The fascinating part of the NSF International standard is its approval approach. Rather than have a fixed list of acceptable ingredients to work with, this standard has an acceptable list of processes of how these ingredients are made—i.e. you can have two ingredients from the same source and within the same end product but one could be approved and the other not simply due to its allowable process.

With this standard, certain original ingredients such as sulfate-based surfactants became allowable over newer, novel surfactants because the process to make the original surfactant was far more natural than some newer ones. However, the success of the NSF certification is not all in its originality. It is far more marketed and recognized than many other standards of its caliber thanks to its retail support.

The GMO Debate

Another growing area of the green movement is genetically modified organisms, or GMOs. GMO awareness has gained momentum in recent years, partially due to the narrow loss of California Proposition 37—a statute voted down in November 2012 that would have required labeling of genetically engineered food, with exceptions. It also would have disallowed the practice of labeling genetically engineered food with the word “natural.”

GMO verification in beauty products relies on simply not using feedstock from plants that have been genetically modified or crossbred with other species in the product’s ingredients. Although no clear difference has ever been substantiated between an ingredient derived from non-GMO ingredients versus ingredients derived from GMOs, this standard has become increasingly popular due to widespread awareness of GMO foods.

During the non-GMO verification process, beauty brand owners need to assess both the ingredients used in their products and the ingredients of an ingredient—leading all the way back to the source material—in order to do a proper audit. In some cases, this can be a difficult task, as source material suppliers can be closely guarded or can change often enough for them to be difficult to track.

Weighing Your Options

Overall, beauty brand owners will continue to find new ways to differentiate themselves from all other product lines. The use of green-certified standards has been an invaluable tool to verify and lend definition to natural products, but many barriers remain to certification. These barriers include cost, recognizability of the certification standard and the formulation constrains of using a green certification standard that may not have a wide selection of cosmetic ingredients or ingredient synthesis processes available yet.

Brand owners must carefully weigh their choices to make sure that adhering to any green certification standard will be giving their brand the advantages and positioning that they are looking for without hurting overall quality.

Dr. Sundeep Gill has been involved with the beauty and cosmetic industry for many years, first working for Carme Cosmetics in Novato, California, in 1987, where he started out in the quality control lab. He soon worked his way up to a research chemist, and in this position, he learned the possibilities of creating natural products based on science-driven ingredients. A few years later Sun Deep Cosmetics opened its first manufacturing plant in Hayward, California. Here Dr. Gill was able to put his creative skills into motion, developing popular personal care products in the natural products industry. Dr. Gill attended the University of the Pacific, where he attained his bachelors degree and ultimately his doctor of pharmacy degree.
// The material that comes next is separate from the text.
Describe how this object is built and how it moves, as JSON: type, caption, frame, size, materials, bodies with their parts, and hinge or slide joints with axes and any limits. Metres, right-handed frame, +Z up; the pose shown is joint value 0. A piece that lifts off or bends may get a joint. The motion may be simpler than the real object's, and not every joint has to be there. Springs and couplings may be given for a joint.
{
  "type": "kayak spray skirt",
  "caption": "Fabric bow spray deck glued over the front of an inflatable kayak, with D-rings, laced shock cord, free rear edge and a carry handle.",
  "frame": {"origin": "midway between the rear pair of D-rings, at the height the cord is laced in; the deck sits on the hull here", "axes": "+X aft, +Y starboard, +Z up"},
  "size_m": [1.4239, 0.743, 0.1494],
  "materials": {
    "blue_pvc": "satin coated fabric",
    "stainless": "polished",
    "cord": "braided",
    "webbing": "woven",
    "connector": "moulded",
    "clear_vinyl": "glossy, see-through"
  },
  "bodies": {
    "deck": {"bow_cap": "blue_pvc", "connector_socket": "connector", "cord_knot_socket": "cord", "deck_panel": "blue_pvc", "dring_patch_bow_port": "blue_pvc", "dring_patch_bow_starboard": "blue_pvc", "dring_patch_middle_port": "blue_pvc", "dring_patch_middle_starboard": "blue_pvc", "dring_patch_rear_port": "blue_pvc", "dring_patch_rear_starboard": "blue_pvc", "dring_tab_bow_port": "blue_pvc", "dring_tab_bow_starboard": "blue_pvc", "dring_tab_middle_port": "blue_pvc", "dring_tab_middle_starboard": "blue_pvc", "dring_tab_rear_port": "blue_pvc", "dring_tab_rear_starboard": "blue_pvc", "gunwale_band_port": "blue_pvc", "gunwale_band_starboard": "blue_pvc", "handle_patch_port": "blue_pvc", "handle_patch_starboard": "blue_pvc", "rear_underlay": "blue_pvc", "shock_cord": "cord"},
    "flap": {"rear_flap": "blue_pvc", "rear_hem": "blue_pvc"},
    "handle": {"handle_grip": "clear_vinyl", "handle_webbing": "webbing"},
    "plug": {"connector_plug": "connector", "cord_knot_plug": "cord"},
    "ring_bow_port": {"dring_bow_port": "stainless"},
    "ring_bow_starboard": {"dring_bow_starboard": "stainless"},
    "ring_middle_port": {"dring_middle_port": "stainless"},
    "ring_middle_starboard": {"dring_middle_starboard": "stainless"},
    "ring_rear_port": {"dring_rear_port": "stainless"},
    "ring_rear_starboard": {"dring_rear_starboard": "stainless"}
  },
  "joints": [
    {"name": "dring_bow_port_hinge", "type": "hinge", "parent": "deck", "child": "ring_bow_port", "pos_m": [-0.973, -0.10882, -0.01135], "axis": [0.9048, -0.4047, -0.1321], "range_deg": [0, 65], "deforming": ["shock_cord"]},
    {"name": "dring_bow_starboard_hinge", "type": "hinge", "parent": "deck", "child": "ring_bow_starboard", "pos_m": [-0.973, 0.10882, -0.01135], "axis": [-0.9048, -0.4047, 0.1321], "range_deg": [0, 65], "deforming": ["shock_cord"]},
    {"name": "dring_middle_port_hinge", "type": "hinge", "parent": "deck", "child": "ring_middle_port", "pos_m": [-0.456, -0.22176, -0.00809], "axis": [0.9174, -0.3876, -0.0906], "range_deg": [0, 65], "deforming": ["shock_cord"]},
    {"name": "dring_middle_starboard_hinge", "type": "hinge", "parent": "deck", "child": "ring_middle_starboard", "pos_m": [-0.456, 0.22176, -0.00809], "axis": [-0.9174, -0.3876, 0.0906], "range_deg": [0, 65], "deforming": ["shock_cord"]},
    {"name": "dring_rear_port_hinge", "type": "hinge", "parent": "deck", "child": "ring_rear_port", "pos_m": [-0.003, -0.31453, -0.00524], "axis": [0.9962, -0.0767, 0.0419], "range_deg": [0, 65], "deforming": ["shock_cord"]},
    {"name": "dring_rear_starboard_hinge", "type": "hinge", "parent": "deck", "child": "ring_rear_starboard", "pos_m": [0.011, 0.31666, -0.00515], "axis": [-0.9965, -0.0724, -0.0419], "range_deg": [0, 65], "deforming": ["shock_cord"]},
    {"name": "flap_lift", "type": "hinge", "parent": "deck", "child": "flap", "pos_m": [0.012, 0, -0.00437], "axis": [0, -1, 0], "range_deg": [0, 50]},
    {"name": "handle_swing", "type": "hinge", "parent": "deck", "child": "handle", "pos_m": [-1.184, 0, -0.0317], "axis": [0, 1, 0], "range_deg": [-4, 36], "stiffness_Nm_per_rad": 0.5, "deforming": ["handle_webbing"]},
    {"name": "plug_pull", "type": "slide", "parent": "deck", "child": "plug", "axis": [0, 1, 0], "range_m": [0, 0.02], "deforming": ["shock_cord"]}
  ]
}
Soon after, he completed an internship and residency at Stanford University Lucile Packard Children’s Hospital and the Veterans Hospital. Through this work Dr. Gill published several articles on pharmacotherapy and drug delivery and assisted in several clinical studies involving topical drug delivery and chemotherapy. Dr. Gill is a registered pharmacist and still practices as a clinical pharmacologist when he is not working as a personal care research chemist. And an avid educator, Dr. Gill still preceptors to doctor of pharmacy candidates around the country. He currently lives in San Ramon, California, with his wife and three daughters.